Christopher P. Ramey
Christopher P. Ramey
13 years ago

The story is typical of most retailers who mistakenly think they provide good service. If a customer has to “kick and scream” to get what they want/desire/deserve then they aren’t the recipient of good service. They’re merely a problem the retailer has chosen to resolve.

Do you see the difference and why this is an example of very poor service?

Good service is the result of never having a story like this to be told. It’s what companies like The Four Seasons and The Ritz-Carlton have perfected; the processes, training and intuition necessary to ensure the entire experience with their company is positive.

Jerry Gelsomino
Jerry Gelsomino
13 years ago

It is painful to talk about Sears. As I mentioned before, my father was a Sears employee and therefore I grew up in a Sears/Kenmore/Craftman household.

To see what the company has become hurts! But still, after all these years, reinventions, successes and failures, customers still find something they rely on Sears for. How many people REMEMBER that Sears gave a lifetime guarantee on Craftsman tools? This guy did. And good on Sears for owning up to it.

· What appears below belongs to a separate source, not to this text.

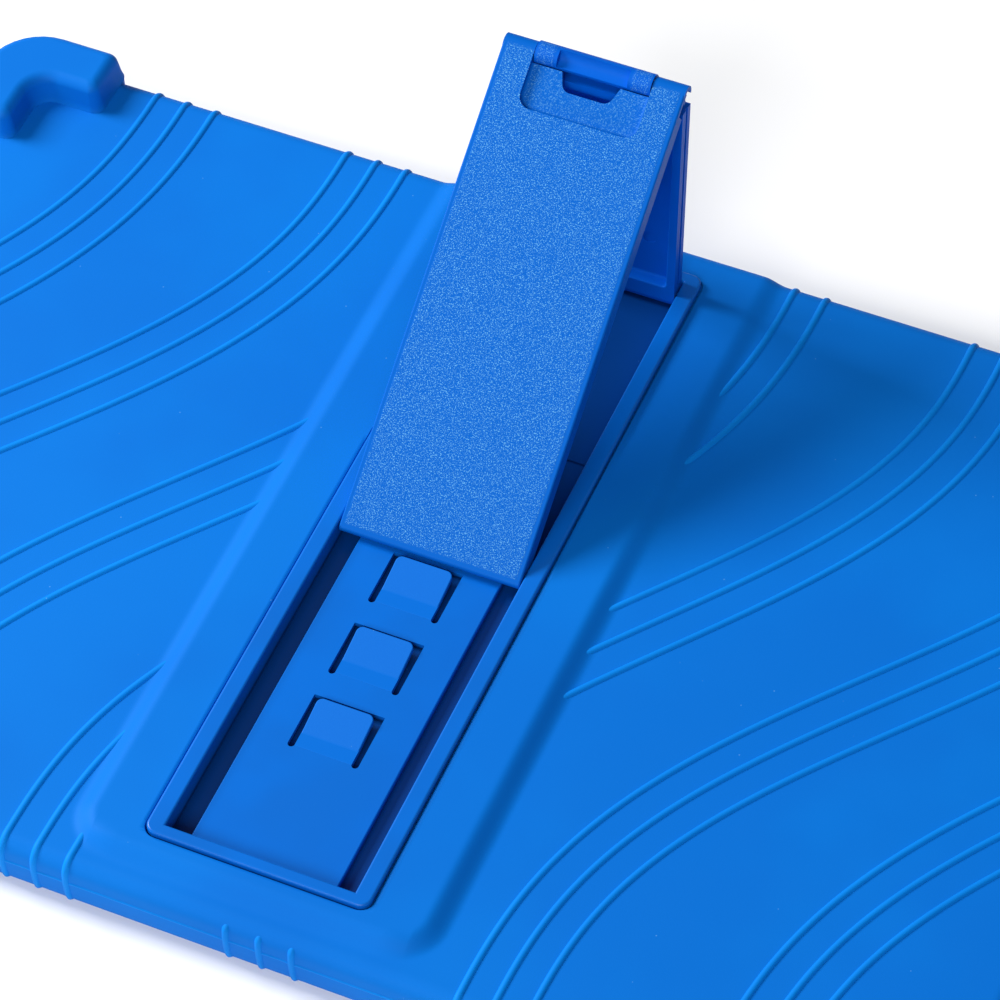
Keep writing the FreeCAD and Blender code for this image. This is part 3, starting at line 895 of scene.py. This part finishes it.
def silicone_finish(name, colour, deep):
    """Soft matt silicone with a powdery skin, faint clouding and a little dust."""
    f = Finish(name, IOR=1.42, Specular_IOR_Level=0.1)
    cloud = f.noise(46 * MM, 3.0)
    fine = f.noise(0.32 * MM, 2.0)
    specks = dust(f, 4.2 * MM, 0.16 * MM)
    tone = f.mix(cloud.step(0.35, 0.65), colour, deep)
    f.set(Base_Color=f.mix(specks * 0.5, tone, DUST),
          Roughness=0.50 + 0.10 * f.noise(9 * MM, 2.0) + 0.06 * fine,
          Normal=f.bump(fine, 0.006 * MM))
    return f.material


def moulded_finish(name, colour, shine, grain=0.0):
    """Smooth moulded plastic: faint flow marks, fine texture and a few scuffs, with painted shade: a much darker
    blue below the plate level.
    """
    f = Finish(name, IOR=1.45, Specular_IOR_Level=0.28)
    flow = f.noise(17 * MM, 2.0)
    fine = f.noise(0.25 * MM, 2.0)
    deep = tuple(c * 0.9 for c in colour[:3]) + (1.0,)
    specks = dust(f, 5.5 * MM, 0.13 * MM)
    # Painted shade: below the plate level the colour turns to a much darker blue, standing for the shade in the
    # channels.
    below = f.split()[2].step(plate_z - 0.3 * MM, plate_z - 1.2 * MM)
    tone = f.mix(below, f.mix(flow.step(0.3, 0.7), colour, deep), TRAY_PAINTED_SHADE)
    f.set(Base_Color=f.mix(specks * 0.45, tone, DUST),
          Roughness=shine + 0.08 * flow + 0.05 * fine,
          Normal=f.bump(fine, (0.003 + grain) * MM))
    return f.material


def tab_finish():
    """Stop tab: glossy at the flat root, frosted on the wedge."""
    f = Finish("tab plastic", IOR=1.49, Specular_IOR_Level=0.12)
    frosted = f.split()[2].step(plate_z + 0.02 * MM, plate_z + 0.16 * MM)
    grain = f.noise(0.22 * MM, 3.0, 0.7)
    pale = f.mix(grain.step(0.45, 0.75), TRAY, srgb(6, 108, 206))
    specks = dust(f, 2.2 * MM, 0.13 * MM)
    f.set(Base_Color=f.mix(specks * frosted * 0.5, f.mix(frosted, TRAY, pale), DUST),
          Roughness=0.34 + 0.24 * frosted + 0.08 * grain,
          Normal=f.bump(grain * frosted, 0.02 * MM))
    return f.material


def spark_grain(f, place):
    """The eroded grain of the panel's tool: height and the share of it that glints, which is painted pale as
    painted highlight.
    """
    coarse = f.noise(0.23 * MM, 1.0, 0.5, place)
    fine = f.noise(0.12 * MM, 1.0, 0.5, place)
    height = 0.6 * coarse + 0.4 * fine
    return height, height.step(0.52, 0.65)


def panel_finish():
    """Front leg: spark-eroded grain inside a smooth border, softer on the pocket's floor."""
    f = Finish("panel plastic", IOR=1.33, Specular_IOR_Level=0.12)
    place = f.turned((-panel_lean, 0.0, 0.0), apex)
    x, y, z = f.split(place)
    face = z.step(HINGE_RADIUS - 0.12 * MM, HINGE_RADIUS - 0.04 * MM)
    sides = abs(x).step(panel_half - 0.75 * MM, panel_half - 1.1 * MM)
    free_edge = y.step(panel_foot + 0.9 * MM, panel_foot + 1.3 * MM)
    ears = y.step(0.2 * MM, -0.5 * MM)
    above_floor = z.step(HINGE_RADIUS - 1.1 * MM, HINGE_RADIUS - 1.16 * MM)
    floor = z.step(HINGE_RADIUS - 1.30 * MM, HINGE_RADIUS - 1.22 * MM) * above_floor
    where = face * sides * free_edge * ears + 0.55 * floor
    height, glints = spark_grain(f, place)
    # Pale colour on the grain's glinting peaks: painted highlight.
    tone = f.mix(glints * where * 0.8, PANEL, PAINTED_GLINT)
    f.set(Base_Color=tone,
          Roughness=0.42 + 0.08 * where + 0.04 * height,
          Normal=f.bump(height * where, 0.07 * MM))
    return f.material


def strut_finish():
    """Rear leg: smooth, with drawn sides and a grained patch on each knuckle."""
    f = Finish("strut plastic", IOR=1.33, Specular_IOR_Level=0.12)
    place = f.turned((-panel_lean, 0.0, 0.0), apex)
    x, y, z = f.split(place)
    near_axis = (y * y + z * z).step((2.35 * MM) ** 2, (2.2 * MM) ** 2)
    facing = z.step(0.55 * MM, 0.9 * MM)
    patch = abs(x).step(7.3 * MM, 7.7 * MM) * abs(x).step(10.9 * MM, 10.5 * MM) * near_axis * facing
    height, glints = spark_grain(f, place)
    flow = f.noise(14 * MM, 2.0)
    deep = tuple(c * 0.88 for c in STRUT[:3]) + (1.0,)
    tone = f.mix(flow.step(0.3, 0.7), STRUT, deep)
    # Pale colour on the knuckle patches' glinting grain: painted highlight.
    f.set(Base_Color=f.mix(glints * patch * 0.55, tone, PAINTED_GLINT),
          Roughness=0.40 + 0.10 * flow + 0.10 * patch,
          Normal=f.bump(height * patch + 0.05 * f.noise(0.25 * MM, 2.0), 0.06 * MM))
    return f.material


def steel_finish():
    """Ground steel pin: bright, with fine rings round it."""
    f = Finish("pin steel", Metallic=1.0)
    x = f.split()[0]
    rings = f.noise(0.12 * MM, 1.0, 0.5, f.add("ShaderNodeCombineXYZ", {}, {"X": x}).outputs[0])
    f.set(Base_Color=f.mix(rings, srgb(176, 178, 182), srgb(206, 208, 212)), Roughness=0.24 + 0.14 * rings,
          Normal=f.bump(rings, 0.004 * MM))
    return f.material


# ---- button covers -----------------------------------------------------------
def button_cover(name, node, finish, ridges):
    """Silicone pad over a side button, crowned outwards, with low ridges to feel."""
    low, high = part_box(node)
    centre = ((low.x + high.x) / 2, (low.z + high.z) / 2)
    half = ((high.x - low.x) / 2, (high.z - low.z) / 2)
    rings = []
    levels = [(0.0, high.y), (0.0, low.y + 0.5 * MM)]
    for k in range(1, 6):
        turn = math.pi / 2 * k / 5
        levels.append((0.5 * MM * (1 - math.cos(turn)), low.y + 0.5 * MM * (1 - math.sin(turn))))
    for shrink, y in levels:
        corner = 0.6 * half[1] - 0.5 * shrink
        outline = rounded_rectangle(half[0] - shrink, half[1] - shrink, corner, centre, 6)
        rings.append([(p.x, y, p.y) for p in outline])
    pad = stack(name, rings)
    marks = []
    for place in ridges:
        x = centre[0] + place * half[0]
        ridge = []
        for shrink, y in ((0.0, low.y + 0.3 * MM), (0.0, low.y + 0.1 * MM), (0.12, low.y - 0.08 * MM),
                          (0.3, low.y - 0.16 * MM)):
            reach = ((0.5 - shrink) * MM, (1.2 - shrink) * MM, (0.45 - shrink * 0.9) * MM)
            outline = rounded_rectangle(*reach, (x, centre[1]), 5)
            ridge.append([(p.x, y, p.y) for p in outline])
        marks.append(stack("ridge", ridge))
    pad = shade(carve(pad, marks, "UNION") if marks else pad)
    pad.data.materials.clear()
    pad.data.materials.append(finish)
    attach(pad, node)
    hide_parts(node)
    return pad


# ---- camera and light --------------------------------------------------------
CAMERA_PLACE = (0.23467, -0.4345, 0.67129)
CAMERA_TURN = (37.369, 2.3407, 23.831)
CAMERA_LENS = 168.27


def camera():
    data = bpy.data.cameras.new("camera")
    data.lens = CAMERA_LENS
    data.sensor_width = 36.0
    data.clip_start = 0.01
    made = bpy.data.objects.new("camera", data)
    made.location = CAMERA_PLACE
    made.rotation_euler = [math.radians(a) for a in CAMERA_TURN]
    bpy.context.scene.collection.objects.link(made)
    bpy.context.scene.camera = made


def soft_box(name, place, size, power, aim=(0.0, 0.0, 0.01)):
    data = bpy.data.lights.new(name, "AREA")
    data.shape = "RECTANGLE"
    data.size, data.size_y = size
    data.energy = power
    made = bpy.data.objects.new(name, data)
    made.location = place
    made.rotation_euler = (Vector(aim) - Vector(place)).to_track_quat("-Z", "Y").to_euler()
    bpy.context.scene.collection.objects.link(made)


def studio():
    scene = bpy.context.scene
    world = bpy.data.worlds.new("studio")
    world.use_nodes = True
    world.node_tree.nodes["Background"].inputs["Color"].default_value = (0.96, 0.98, 1.0, 1.0)
    world.node_tree.nodes["Background"].inputs["Strength"].default_value = 0.17
    scene.world = world
    scene.view_settings.view_transform = "Standard"
    soft_box("key", (-0.95, 0.1, 0.70), (0.4, 0.5), 18.0)
    soft_box("front", (0.1, -1.15, 0.95), (1.0, 0.6), 13.8)
    ground = bmesh.new()
    reach = 3.0
    corners = [ground.verts.new((a * reach, b * reach, 0.0)) for a, b in ((-1, -1), (1, -1), (1, 1), (-1, 1))]
    ground.faces.new(corners)
    floor = to_object("floor", ground)
    f = Finish("floor", Roughness=0.9, Specular_IOR_Level=0.2)
    f.set(Base_Color=f.mix(f.noise(0.2, 2.0), (0.93, 0.93, 0.93, 1.0), (0.96, 0.96, 0.96, 1.0)))
    floor.data.materials.append(f.material)


# ---- build -------------------------------------------------------------------
def paint(nodes, material):
    for node in nodes:
        frame["nodes"][node].data.materials.clear()
        frame["nodes"][node].data.materials.append(material)


def belongs(made, body):
    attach(made, body)
    return made


silicone = silicone_finish("silicone", SILICONE, SILICONE_DEEP)
# Silicone for the ribs and parting line, lighter than the skin: painted highlight on the raised beads.
highlit_silicone = silicone_finish("rubbed silicone", RIB_HIGHLIGHT, RIB_HIGHLIGHT_DEEP)
tray_plastic = moulded_finish("tray plastic", TRAY, 0.24)
paint(["stand_tray", "retainer_frame"], tray_plastic)
paint(["stop_tab_1", "stop_tab_2", "stop_tab_3"], tab_finish())
paint(["panel"], panel_finish())
paint(["strut"], strut_finish())
paint(["foot_pin", "apex_pin"], steel_finish())

skin = silicone_skin()
skin.data.materials.clear()
skin.data.materials.append(silicone)
belongs(skin, "case")
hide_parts("silicone_shell")

bead = sweep_tree()
rib_radius = bead_size(RIB_WIDTH, RIB_HEIGHT)[0]
belongs(swept("wave_ribs", rib_paths() + near_wall_ribs(), rib_radius, 16, bead, highlit_silicone), "case")
rib_x = {"+y": [far + n * RIB_PITCH for far, near in WAVES for n in range(RIBS_IN_GROUP)],
         "-y": [near + n * RIB_PITCH for far, near in WAVES for n in range(RIBS_IN_GROUP)]}
parting, parting_radius = parting_paths(rib_x)
belongs(swept("parting_line", parting, parting_radius, 10, bead, highlit_silicone), "case")

button_cover("power_cover", "power_button", silicone, [])
button_cover("volume_cover", "volume_button", silicone, [-0.55, 0.55])

studio()
camera()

The strategy for Sears should be: Review your roots, go with the core principles the company started with, and use the Richard Branson technique; create a business that makes available products and services the customer can’t get from any other retailer. Sears had made such an imprint on American retailing, there is still life for Sears/Craftsman/Kenmore, etc. But the company better hurry, those past loyal customers or those that remember Sears quality are passing away. Only a thin strand to hang on to, but it can be done.

Mark Johnson
Mark Johnson
13 years ago

Being quite familiar with what Sears is doing to create loyalty and engagement, I can tell you this is not your father’s Sears.

Mark Price
Mark Price
13 years ago

For a retailer to succeed, they must combine breathtaking customer experience with products and services that consumers want, at a price they can afford.

Sears has two of those attributes. Their pricing is perceived as generally fair, and they have pockets of great customer experience. They still need more, but seem to be moving in that direction.

What they lack are contemporary, high-demand products. They have been outflanked by Home Depot on the tools side, Best Buy on the appliance side and many retailers on the clothing side. What they end up with is a little bit of many categories, a hold-over from past days when Sears functioned as the local general store.

Focus, focus, focus. Sacrifice is the essence of positioning and Sears will have to give up some categories to succeed over the long-term in their core.